Supplied records:

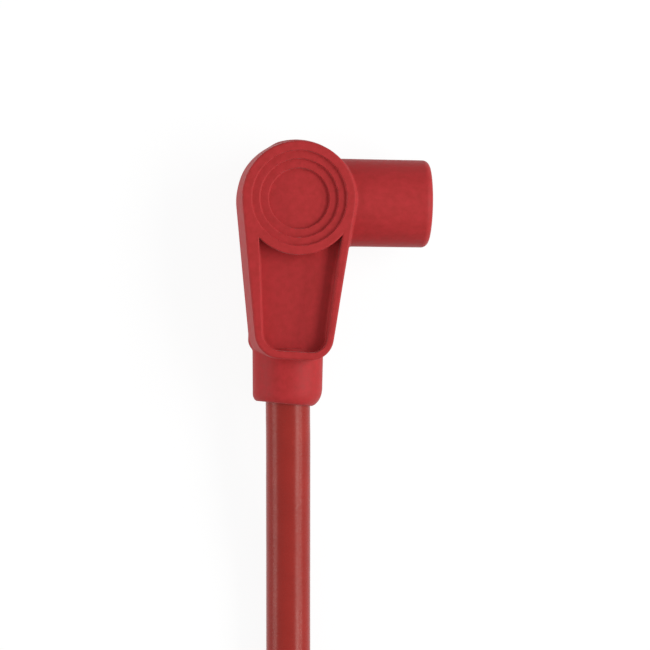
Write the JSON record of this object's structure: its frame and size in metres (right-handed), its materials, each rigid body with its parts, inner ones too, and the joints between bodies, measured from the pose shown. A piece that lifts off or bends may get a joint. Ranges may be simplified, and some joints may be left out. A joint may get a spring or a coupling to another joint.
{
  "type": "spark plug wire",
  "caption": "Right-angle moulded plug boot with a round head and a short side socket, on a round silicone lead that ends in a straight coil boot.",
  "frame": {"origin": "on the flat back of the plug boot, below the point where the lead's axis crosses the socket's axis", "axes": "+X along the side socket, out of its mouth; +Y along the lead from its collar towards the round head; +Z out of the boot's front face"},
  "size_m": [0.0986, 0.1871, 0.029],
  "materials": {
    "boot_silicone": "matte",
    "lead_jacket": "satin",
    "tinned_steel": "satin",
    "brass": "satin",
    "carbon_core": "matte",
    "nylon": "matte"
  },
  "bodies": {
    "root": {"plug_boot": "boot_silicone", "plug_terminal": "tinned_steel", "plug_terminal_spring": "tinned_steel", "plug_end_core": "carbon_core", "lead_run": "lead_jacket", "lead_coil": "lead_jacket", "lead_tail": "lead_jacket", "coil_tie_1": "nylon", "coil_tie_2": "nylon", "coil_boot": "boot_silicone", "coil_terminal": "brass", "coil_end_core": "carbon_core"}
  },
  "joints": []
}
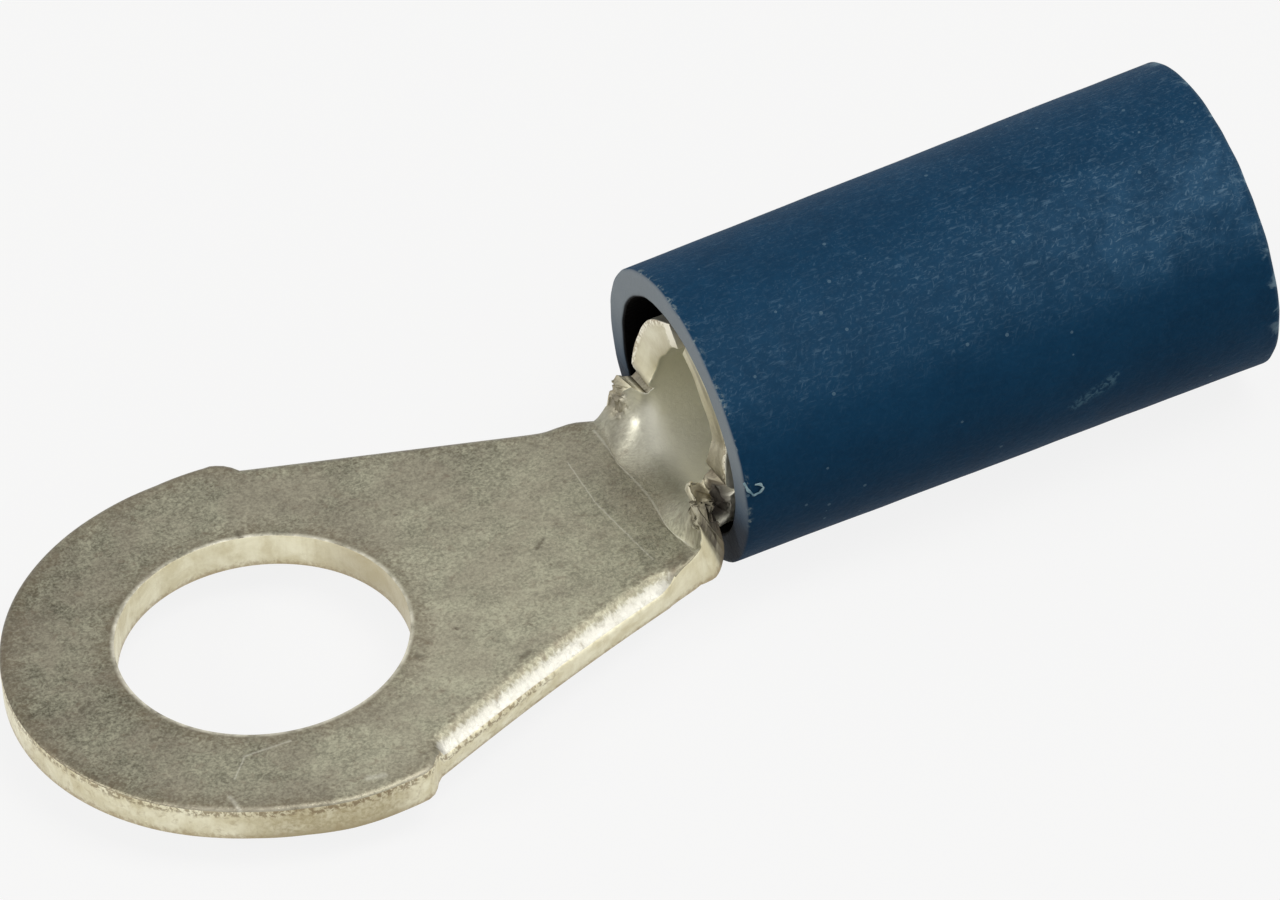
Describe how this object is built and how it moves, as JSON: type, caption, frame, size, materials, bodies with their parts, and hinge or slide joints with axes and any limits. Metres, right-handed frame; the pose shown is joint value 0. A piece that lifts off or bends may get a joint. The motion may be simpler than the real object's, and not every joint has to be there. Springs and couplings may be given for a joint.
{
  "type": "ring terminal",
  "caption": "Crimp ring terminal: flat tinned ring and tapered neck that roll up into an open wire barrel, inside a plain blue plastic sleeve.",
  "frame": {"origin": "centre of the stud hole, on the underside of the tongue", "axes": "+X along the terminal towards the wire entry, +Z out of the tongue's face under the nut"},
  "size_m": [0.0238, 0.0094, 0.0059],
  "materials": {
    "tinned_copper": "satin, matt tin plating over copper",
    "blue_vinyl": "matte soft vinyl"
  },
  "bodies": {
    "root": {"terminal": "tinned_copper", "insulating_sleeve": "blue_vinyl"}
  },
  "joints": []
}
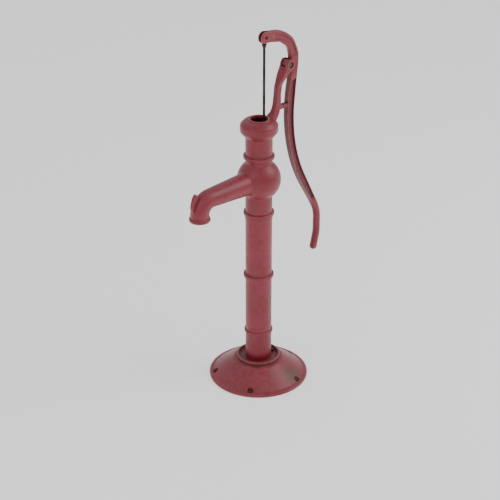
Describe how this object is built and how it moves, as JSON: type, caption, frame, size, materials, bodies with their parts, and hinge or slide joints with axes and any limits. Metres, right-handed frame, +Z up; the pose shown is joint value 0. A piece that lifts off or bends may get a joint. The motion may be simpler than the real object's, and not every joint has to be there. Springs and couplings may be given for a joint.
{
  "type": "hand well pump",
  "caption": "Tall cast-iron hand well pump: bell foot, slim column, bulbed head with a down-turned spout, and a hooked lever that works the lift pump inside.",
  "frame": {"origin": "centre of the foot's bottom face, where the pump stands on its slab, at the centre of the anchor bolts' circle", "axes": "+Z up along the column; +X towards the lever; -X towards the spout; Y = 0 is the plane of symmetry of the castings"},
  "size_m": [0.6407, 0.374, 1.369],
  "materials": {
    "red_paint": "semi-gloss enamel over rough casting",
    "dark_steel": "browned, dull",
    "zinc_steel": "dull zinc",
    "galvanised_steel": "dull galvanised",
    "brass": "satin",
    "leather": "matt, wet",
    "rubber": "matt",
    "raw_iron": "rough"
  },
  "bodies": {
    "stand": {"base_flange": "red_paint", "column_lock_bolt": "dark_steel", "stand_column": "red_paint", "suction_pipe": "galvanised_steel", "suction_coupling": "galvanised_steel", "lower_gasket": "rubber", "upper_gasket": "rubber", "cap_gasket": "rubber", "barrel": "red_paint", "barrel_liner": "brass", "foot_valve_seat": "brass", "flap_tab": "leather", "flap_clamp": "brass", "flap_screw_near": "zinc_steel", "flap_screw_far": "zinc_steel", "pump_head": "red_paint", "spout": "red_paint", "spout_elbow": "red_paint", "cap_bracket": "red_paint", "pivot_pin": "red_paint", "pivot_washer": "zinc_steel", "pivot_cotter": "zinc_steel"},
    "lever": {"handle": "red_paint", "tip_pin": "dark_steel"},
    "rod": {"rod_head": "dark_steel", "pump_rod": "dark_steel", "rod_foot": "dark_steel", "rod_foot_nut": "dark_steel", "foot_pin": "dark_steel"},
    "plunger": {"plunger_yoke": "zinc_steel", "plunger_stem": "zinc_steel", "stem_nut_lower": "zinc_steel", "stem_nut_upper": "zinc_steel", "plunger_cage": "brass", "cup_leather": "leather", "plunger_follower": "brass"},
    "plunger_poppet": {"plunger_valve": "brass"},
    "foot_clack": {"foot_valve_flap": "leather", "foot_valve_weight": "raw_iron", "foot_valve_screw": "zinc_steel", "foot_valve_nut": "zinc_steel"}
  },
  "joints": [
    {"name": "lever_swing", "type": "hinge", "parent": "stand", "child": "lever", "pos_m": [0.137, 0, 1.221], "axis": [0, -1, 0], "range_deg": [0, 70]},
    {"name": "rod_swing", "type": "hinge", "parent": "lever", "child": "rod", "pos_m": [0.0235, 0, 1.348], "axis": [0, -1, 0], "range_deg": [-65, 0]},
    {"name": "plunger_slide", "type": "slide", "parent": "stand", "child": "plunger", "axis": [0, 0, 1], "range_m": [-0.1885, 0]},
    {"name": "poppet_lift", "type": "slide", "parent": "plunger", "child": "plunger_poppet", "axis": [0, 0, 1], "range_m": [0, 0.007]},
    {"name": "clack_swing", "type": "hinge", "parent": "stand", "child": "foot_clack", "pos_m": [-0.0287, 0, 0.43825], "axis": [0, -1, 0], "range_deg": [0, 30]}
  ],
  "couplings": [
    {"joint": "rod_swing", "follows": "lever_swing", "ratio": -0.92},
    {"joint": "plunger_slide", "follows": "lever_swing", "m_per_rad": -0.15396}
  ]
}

Task to carry out:
Gather each line in the entries above where the string "with" is found.

Completed exercise:
Write the JSON record of this object's structure: its frame and size in metres (right-handed), its materials, each rigid body with its parts, inner ones too, and the joints between bodies, measured from the pose shown. A piece that lifts off or bends may get a joint. Ranges may be simplified, and some joints may be left out. A joint may get a spring or a coupling to another joint.
  "caption": "Right-angle moulded plug boot with a round head and a short side socket, on a round silicone lead that ends in a straight coil boot.",
Describe how this object is built and how it moves, as JSON: type, caption, frame, size, materials, bodies with their parts, and hinge or slide joints with axes and any limits. Metres, right-handed frame; the pose shown is joint value 0. A piece that lifts off or bends may get a joint. The motion may be simpler than the real object's, and not every joint has to be there. Springs and couplings may be given for a joint.
Describe how this object is built and how it moves, as JSON: type, caption, frame, size, materials, bodies with their parts, and hinge or slide joints with axes and any limits. Metres, right-handed frame, +Z up; the pose shown is joint value 0. A piece that lifts off or bends may get a joint. The motion may be simpler than the real object's, and not every joint has to be there. Springs and couplings may be given for a joint.
  "caption": "Tall cast-iron hand well pump: bell foot, slim column, bulbed head with a down-turned spout, and a hooked lever that works the lift pump inside.",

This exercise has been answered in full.